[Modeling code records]
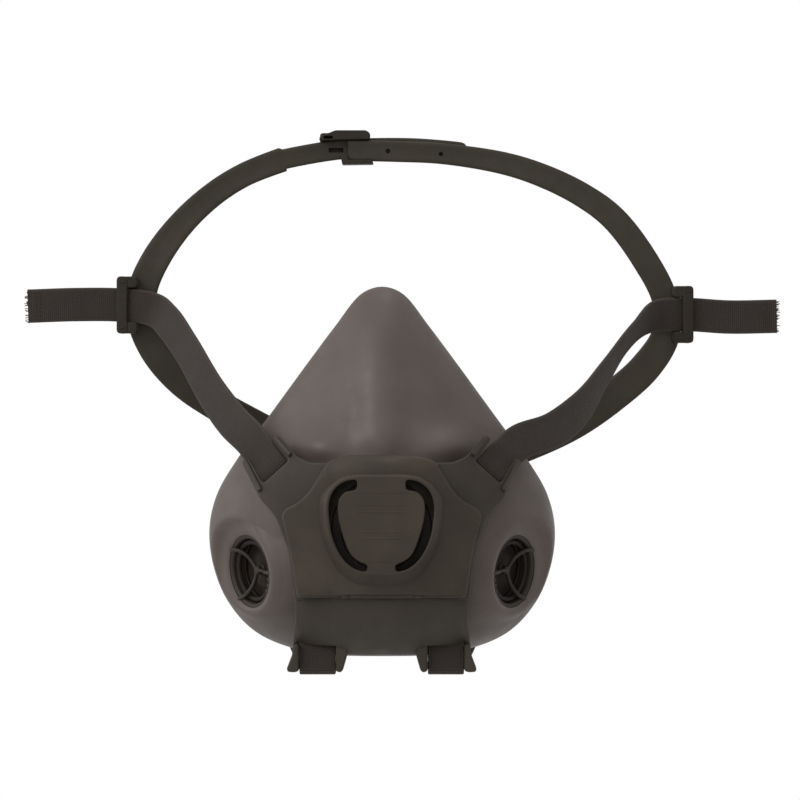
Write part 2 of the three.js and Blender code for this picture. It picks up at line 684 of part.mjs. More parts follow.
function sideBuckle(side) {
  const [x0, x1, z0] = side > 0 ? [111.2, 117.2, 58] : [-100.6, -94.6, 61.6];
  const frame = box(x0, x1, 41.6, 47.8, z0, z0 + 21.6);
  return frame.subtract(box(x0 - 1, x1 + 1, 43, 46.4, z0 + 3.9, z0 + 17.7));
}

// ---------------------------------------------------------------- the whole respirator

add("facepiece", facepiece(), silicone);
add("yoke", yoke(), yokePlastic);
add("latch_cover", latchCover(), coverPlastic);
add("latch_hinge_pin", hingePin(), steel);
add("exhalation_valve_seat", centreAdapter(), portPlastic);
add("exhalation_valve", exhalationValve(), valveRubber);
for (const [name, side] of SIDES) {
  add(`cartridge_port_${name}`, atPort(portBody(), side), portPlastic);
  add(`inhalation_valve_${name}`, atPort(inhalationValve(), side), valveRubber);
  add(`port_gasket_${name}`, atPort(portGasket(), side), gasketRubber);
  add(`strap_run_${name}`, strapRun(side), webbing);
  add(`upper_strap_${name}`, strap(UPPER_STRAPS[name], WEB_THICKNESS, 56), webbing);
  add(`side_buckle_${name}`, sideBuckle(side), bucklePlastic);
  add(`neck_strap_${name}`, neckStrap(side), webbing);
}
add("head_cradle", headCradle(), cradlePlastic);
add("crown_buckle", crownBuckle(), bucklePlastic);
add("neck_clip_tongue", neckClipTongue(), bucklePlastic);
add("neck_clip_socket", neckClipSocket(), bucklePlastic);

export default respirator;
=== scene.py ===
# A half-face respirator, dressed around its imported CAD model.
# Lengths inside the functions are millimetres in the frame's axes: +Z up, -Y out of the front.

import functools
import itertools
import math

import bpy
import numpy as np
from mathutils import Matrix, Vector
from mathutils.bvhtree import BVHTree
from mathutils.geometry import delaunay_2d_cdt
from numpy.linalg import norm


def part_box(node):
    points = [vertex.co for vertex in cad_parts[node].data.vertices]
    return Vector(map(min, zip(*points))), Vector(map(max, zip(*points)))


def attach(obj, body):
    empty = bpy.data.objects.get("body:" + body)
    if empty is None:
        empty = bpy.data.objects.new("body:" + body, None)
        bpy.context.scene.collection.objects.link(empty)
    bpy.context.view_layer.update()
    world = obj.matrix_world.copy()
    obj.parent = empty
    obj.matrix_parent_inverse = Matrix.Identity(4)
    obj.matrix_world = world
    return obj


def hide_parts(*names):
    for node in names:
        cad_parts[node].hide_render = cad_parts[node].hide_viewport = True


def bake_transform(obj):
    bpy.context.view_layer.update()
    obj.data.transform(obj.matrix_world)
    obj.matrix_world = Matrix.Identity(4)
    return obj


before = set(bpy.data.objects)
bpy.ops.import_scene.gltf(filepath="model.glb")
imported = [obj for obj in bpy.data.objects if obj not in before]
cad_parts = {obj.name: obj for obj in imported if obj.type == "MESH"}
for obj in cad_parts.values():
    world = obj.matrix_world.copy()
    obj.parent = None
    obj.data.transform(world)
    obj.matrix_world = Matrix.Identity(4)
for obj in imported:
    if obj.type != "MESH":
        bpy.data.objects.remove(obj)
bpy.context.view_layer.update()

MM = 0.001
SIDES = (("left", 1), ("right", -1))
TURN = 2 * math.pi

# ---- driving dimensions

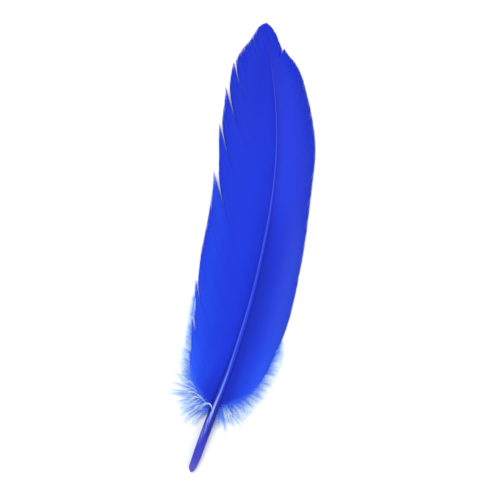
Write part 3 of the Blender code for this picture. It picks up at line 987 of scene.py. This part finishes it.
def foot_edge(vane, last, share):
    """A place on the edge of a vane's foot, and the way the edge runs there."""
    if share < 0.5:
        barb = barb_curve(vane, VANE_START)
        u = EDGE_BEGINS + (1.0 - EDGE_BEGINS) * 2 * share
        return on_curve(barb, u), on_curve(barb, u + NEARBY) - on_curve(barb, u - NEARBY)
    root = VANE_START + (last - VANE_START) * (2 * share - 1)
    place = barb_curve(vane, root)[3]
    return place, barb_curve(vane, root + TIP_STEP)[3] - place


def fringe_roots(name, vane, last, lengths, angles, seed):
    """Threads of down along the edge of a vane's foot, that bend outwards from it."""
    draw = np.random.default_rng(seed)
    side = vane["side"]
    places = np.sort(draw.uniform(0.0, 1.0, FRINGE_THREADS))
    middles, lock_lengths, curls = gathered(draw, places, 1.0)
    bend_scatter, end_scatter = FRINGE_SCATTER
    curves = []
    for share, middle, lock_length in zip(places, middles, lock_lengths):
        edge, ahead = foot_edge(vane, last, share)
        lock, _ = foot_edge(vane, last, middle)
        length = np.interp(share, (0, 1), lengths) * lock_length
        angle = np.interp(share, (0, 1), angles) + draw.normal(0.0, bend_scatter)
        outwards = turned(ahead, -side * angle)
        above = draw.uniform(*FRINGE_ABOVE) + (TIPS_ABOVE if share > 0.5 else 0.0)
        start = edge[:2] - FRINGE_HOLD * outwards
        near = edge[:2] + FRINGE_BENDS[0] * length * turned(ahead, -side * FIRST_TURN * angle)
        far = edge[:2] + FRINGE_BENDS[1] * length * outwards
        end = LOCK_PULL * lock[:2] + (1.0 - LOCK_PULL) * edge[:2]
        end = end + length * turned(ahead, -side * (angle + draw.normal(0.0, end_scatter)))
        heights = [edge[2] + above, edge[2] + BENDS_ABOVE[0], 0.5 * edge[2] + BENDS_ABOVE[1]]
        heights.append(draw.uniform(*FRINGE_END_HEIGHT))
        curves.append(np.column_stack([(start, near, far, end), heights]))
    marks = down_marks(draw, FRINGE_THREADS, FRINGE_PALE)
    marks["hairy"] *= np.interp(places, (SHORTER_FROM, 1.0), (1.0, SHORTER_HAIRS))
    return points_mesh(name, curves, FRINGE_CURL * curls, **marks)


def down_material():
    """Down that took the dye only near its roots. Its hairs are paler than the threads that carry them."""
    material, tree, shader = new_material("pale_down", Roughness=0.85, Specular_IOR_Level=0.1)
    u = mark(tree, "along")
    pale = mark(tree, "pale")
    uneven = maths(tree, "MULTIPLY_ADD", mark(tree, "shade"), THREAD_TONE, -0.5 * THREAD_TONE)
    age = maths(tree, "ADD", maths(tree, "ADD", u, uneven), pale)
    thread = [(0.05, (0.06, 0.17, 0.85)), (0.52, (0.11, 0.26, 0.86)), (0.92, (0.6, 0.74, 0.95))]
    hairs = [
        (0.05, (0.1, 0.23, 0.92)), (0.45, (0.14, 0.3, 0.93)),
        (0.75, (0.37, 0.57, 0.965)), (0.94, (0.8, 0.91, 0.985)),
    ]
    colour = painted(tree, mark(tree, "hair"), ramp(tree, age, thread), ramp(tree, age, hairs))
    faded = mask(tree, maths(tree, "MULTIPLY_ADD", pale, PALE_ROOTS, u), [(0.05, 0.0), (0.28, 1.0)])
    at_roots = (0.011, 0.09, 0.8)
    colour = painted(tree, faded, at_roots, colour)
    tree.links.new(colour, shader.inputs["Base Color"])
    return material


down = down_tree()
down_settings = dict(
    Steps=DOWN_STEPS,
    Thread_radius=THREAD_RADIUS * MM,
    Hair_spacing=HAIR_SPACING * MM,
    Hair_length=HAIR_LENGTH * MM,
    Hair_radius=HAIR_RADIUS * MM,
    Hair_angle=HAIR_ANGLE,
    Material=down_material(),
)
for down_name, (side, seed, hair_seed, outline) in DOWN_SIDES.items():
    roots = down_roots(down_name + "_roots", side, outline, seed)
    piece(down_name, grown(down_name, roots, down, Seed=hair_seed, **down_settings))
for fringe_name, (*fringe, hair_seed) in FRINGES.items():
    roots = fringe_roots(fringe_name + "_roots", *fringe)
    piece(fringe_name, grown(fringe_name, roots, down, Seed=hair_seed, **down_settings))


# ---- The torn foot of the wide vane ----
# The lowest barbs of the wide vane have torn off. Thick pale strands of them still hook out of the shaft's
# left side, and a few lie over the edge of the vane's foot and out across the down.

# Each strand: its root, the two points that bend it, its end, and how many times as thick as a thread it is.
# They are pale all along, with short hairs set far apart.
STRANDS = [
    ((4.2, 24.6, 4.9), (3.1, 28.6, 5.9), (0.8, 27.4, 4.2), (-3.4, 23.2, 2.6), 5.5),
    ((4.0, 24.9, 4.7), (3.0, 28.0, 5.5), (1.2, 27.2, 3.9), (-2.6, 22.6, 2.4), 5.0),
    ((3.9, 25.2, 3.9), (3.0, 27.6, 4.4), (1.2, 26.9, 3.2), (-1.0, 24.6, 2.2), 4.0),
    ((1.2, 27.0, 4.9), (-1.8, 29.9, 4.8), (-4.2, 31.2, 4.0), (-9.8, 29.4, 2.2), 4.5),
    ((-2.6, 30.4, 4.1), (-4.6, 32.2, 3.6), (-7.4, 32.6, 2.8), (-12.4, 31.8, 1.8), 3.6),
    ((-3.6, 31.8, 3.8), (-5.6, 34.6, 3.4), (-8.8, 35.4, 2.6), (-13.6, 34.6, 1.7), 3.2),
    ((-0.6, 28.2, 4.4), (-3.4, 29.0, 4.0), (-6.6, 28.8, 3.0), (-11.8, 26.6, 1.7), 3.2),
]
STRAND_MARKS = {"shade": 1.0, "pale": 0.55, "hairy": 0.25, "hair": 0.6}
STRAND_HAIR_SPACING = 0.25

strand_roots = points_mesh(
    "strand_roots",
    [np.array(strand[:4]) for strand in STRANDS],
    np.zeros((len(STRANDS), 3)),
    thick=[strand[4] for strand in STRANDS],
    **{key: np.full(len(STRANDS), value) for key, value in STRAND_MARKS.items()},
)
strand_settings = dict(down_settings, Hair_spacing=STRAND_HAIR_SPACING * MM, Seed=3)
piece("torn_barb_strands", grown("torn_barb_strands", strand_roots, down, **strand_settings))


# ---- The table and the light ----
# A plain white table top, a large soft light nearly overhead, a little to the left, a weaker one on the
# right, and a pale room.
table = bmesh.new()
bmesh.ops.create_grid(table, x_segments=1, y_segments=1, size=2.0)
table_mesh = bpy.data.meshes.new("table_top")
table.to_mesh(table_mesh)
table.free()
table_top = in_scene("table_top", table_mesh)
white, _, _ = new_material("white_table", Roughness=0.9, Base_Color=(0.8, 0.8, 0.81, 1.0))
table_mesh.materials.append(white)


def soft_box(name, place, target, size, power):
    """A square area light that points at a place."""
    data = bpy.data.lights.new(name, "AREA")
    data.size = size
    data.energy = power
    made = in_scene(name, data)
    made.location = place
    made.rotation_euler = (Vector(target) - Vector(place)).to_track_quat("-Z", "Y").to_euler()


soft_box("key_above_left", (-0.35, 0.25, 1.0), (0, 0, 0), 0.7, 7.5)
soft_box("fill_right", (0.8, -0.2, 0.9), (0, 0, 0), 0.9, 3.0)

room = bpy.data.worlds.new("pale_room")
room.use_nodes = True
glow = room.node_tree.nodes["Background"].inputs
glow["Color"].default_value = (0.91, 0.95, 1.0, 1.0)
glow["Strength"].default_value = 0.88
bpy.context.scene.world = room
bpy.context.scene.view_settings.view_transform = "Standard"
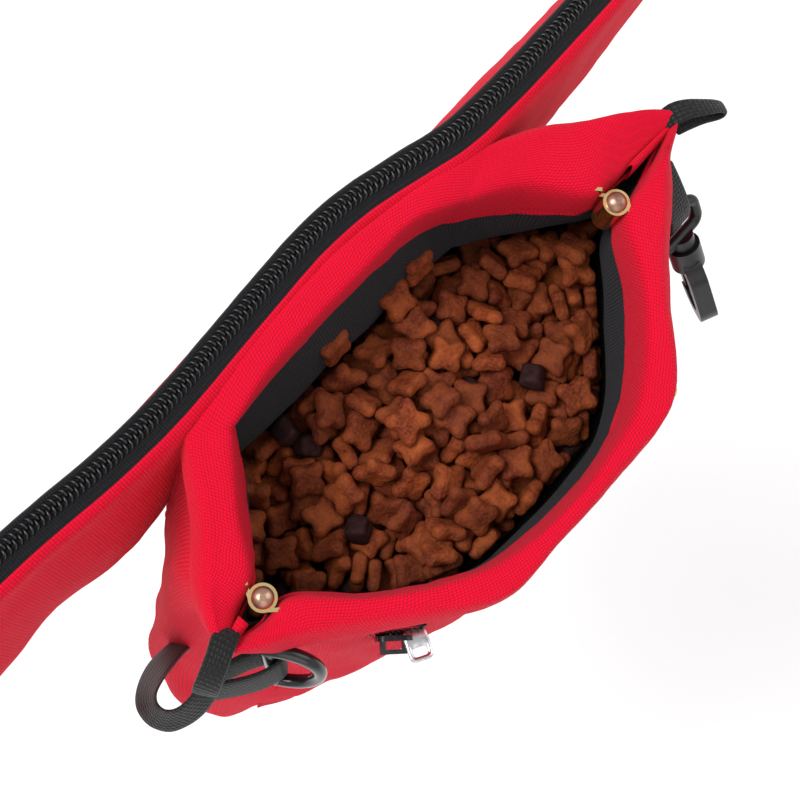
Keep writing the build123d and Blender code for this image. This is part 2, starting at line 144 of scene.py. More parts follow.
def place(points):
    """Points given as (x, y, depth) from the middle of the mouth, in the object's frame."""
    points = np.asarray(points, float)
    return np.stack([points[..., 0], points[..., 1] + MOUTH_Y, RIM_Z - points[..., 2]], axis=-1)


def quads(rows, columns, first=0):
    """The faces between rings of points: rows rings, each of that many columns and closed on itself."""
    faces = []
    for r in range(rows - 1):
        for c in range(columns):
            after = (c + 1) % columns
            here = first + r * columns
            faces.append((here + c, here + after, here + columns + after, here + columns + c))
    return faces


def circle(count):
    """The angles of count equal steps round a full turn."""
    return [FULL_TURN * step / count for step in range(count)]


def mesh_piece(name, vertices, faces, body, material, corner_uv=None):
    """A smooth mesh made from millimetres, riding on a body. corner_uv lays out each face's corners."""
    data = bpy.data.meshes.new(name)
    data.from_pydata((np.asarray(vertices, float) * MM).tolist(), [], [list(face) for face in faces])
    if corner_uv is not None:
        layer = data.uv_layers.new(name="fabric")
        layer.data.foreach_set("uv", np.asarray(corner_uv, float).ravel())
    data.polygons.foreach_set("use_smooth", [True] * len(data.polygons))
    data.update()
    piece = bpy.data.objects.new(name, data)
    bpy.context.scene.collection.objects.link(piece)
    data.materials.append(material)
    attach(piece, body)
    return piece


def grid_piece(name, grid, body, material, closed=False, flip=False, mirror=None, slant=0.0, ends=False):
    """A mesh over a grid of points, with a fabric layout measured along its rows and columns.

    mirror is the row where the slant of the weave turns round. ends closes the first and last rings.
    """
    rows, columns = grid.shape[:2]
    steps = columns if closed else columns - 1
    wrapped = np.concatenate([grid, grid[:, :1]], axis=1) if closed else grid
    along = np.linalg.norm(np.diff(wrapped, axis=1), axis=2)
    along = np.concatenate([np.zeros((rows, 1)), np.cumsum(along, axis=1)], axis=1) * MM
    along = np.repeat(along.mean(axis=0, keepdims=True), rows, axis=0)
    across = np.linalg.norm(np.diff(wrapped, axis=0), axis=2)
    across = np.concatenate([np.zeros((1, wrapped.shape[1])), np.cumsum(across, axis=0)], axis=0) * MM
    if mirror is not None:
        along = along + slant * np.abs(across - across[mirror:mirror + 1])
    faces, corner_uv = [], []
    for r in range(rows - 1):
        for c in range(steps):
            corners = [(r, c), (r, c + 1), (r + 1, c + 1), (r + 1, c)]
            if flip:
                corners.reverse()
            faces.append([i * columns + j % columns for i, j in corners])
            corner_uv += [(along[i, j], across[i, j]) for i, j in corners]
    if ends:
        last = (rows - 1) * columns
        faces += [list(range(columns))[::-1], list(range(last, last + columns))]
        corner_uv += [(END_LAYOUT * i, 0) for i in range(2 * columns)]
    return mesh_piece(name, grid.reshape(-1, 3), faces, body, material, corner_uv)


def thicken(piece, thickness, offset=-1.0):
    """Gives a fabric piece its thickness."""
    solid = piece.modifiers.new("thickness", "SOLIDIFY")
    solid.thickness = thickness * MM
    solid.offset = offset


def smoothed(piece):
    """Rounds a piece with one level of subdivision."""
    smooth = piece.modifiers.new("smooth", "SUBSURF")
    smooth.levels = smooth.render_levels = 1


def folds(piece):
    """Gives the piece its own copy of its mesh."""
    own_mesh(piece)
    return piece


def ribbon(name, path, widths, width, thickness, body, material, per_span=6, taper=None):
    """A strap of that width and thickness along a path.

    widths gives the direction of its width at each point, and taper scales the width there.
    """
    line = spread(path, per_span)
    wide = spread(widths, per_span)
    wide /= np.linalg.norm(wide, axis=1, keepdims=True)
    run = np.gradient(line, axis=0)
    run /= np.linalg.norm(run, axis=1, keepdims=True)
    wide -= run * np.sum(wide * run, axis=1, keepdims=True)
    wide /= np.linalg.norm(wide, axis=1, keepdims=True)
    up = np.cross(run, wide)
    scale = spread([(t, 0) for t in taper or [1] * len(path)], per_span)[:, :1]
    half, deep = width / 2, thickness / 2
    flat, crown = half - STRAP_EDGE, deep * STRAP_CROWN
    profile = [(-flat, deep), (-half / 3, crown), (half / 3, crown), (flat, deep), (half, 0),
               (flat, -deep), (half / 3, -crown), (-half / 3, -crown), (-flat, -deep), (-half, 0)]
    grid = np.array([line + wide * a * scale + up * b for a, b in profile])
    grid = np.swapaxes(grid, 0, 1)
    piece = grid_piece(name, grid, body, material, closed=True, ends=True)
    smoothed(piece)
    return piece


# ---- materials

def add(tree, kind, values=None, **settings):
    """A node with its settings, its input values and links by input name or index."""
    made = tree.nodes.new(kind)
    for key, value in settings.items():
        setattr(made, key, value)
    for key, value in (values or {}).items():
        if isinstance(value, bpy.types.NodeSocket):
            tree.links.new(value, made.inputs[key])
        else:
            made.inputs[key].default_value = value
    return made


def maths(tree, operation, a, b=None):
    """The output of one Math node."""
    values = {0: a} if b is None else {0: a, 1: b}
    return add(tree, "ShaderNodeMath", values, operation=operation).outputs[0]


def start(name, **sockets):
    """A material with a Principled shader, its constants set on the shader."""
    material = bpy.data.materials.new(name)
    material.use_nodes = True
    tree = material.node_tree
    tree.nodes.clear()
    shader = add(tree, "ShaderNodeBsdfPrincipled")
    for key, value in sockets.items():
        shader.inputs[key.replace("_", " ")].default_value = value
    output = add(tree, "ShaderNodeOutputMaterial")
    tree.links.new(shader.outputs[0], output.inputs[0])
    return material, tree, shader


def grain(tree, scale, detail=3.0, rough=0.6):
    """A noise texture's value."""
    where = add(tree, "ShaderNodeTexCoord").outputs["Object"]
    values = {"Vector": where, "Scale": scale, "Detail": detail, "Roughness": rough}
    return add(tree, "ShaderNodeTexNoise", values).outputs["Fac"]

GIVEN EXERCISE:
Write out each line exactly as it appears, from the line with "obj.parent = empty" up to and including the line with "cad_parts[node].hide_render = cad_parts[node].hide_viewport".

COMPLETE ANSWER:
    obj.parent = empty
    obj.matrix_parent_inverse = Matrix.Identity(4)
    obj.matrix_world = world
    return obj


def hide_parts(*names):
    for node in names:
        cad_parts[node].hide_render = cad_parts[node].hide_viewport = True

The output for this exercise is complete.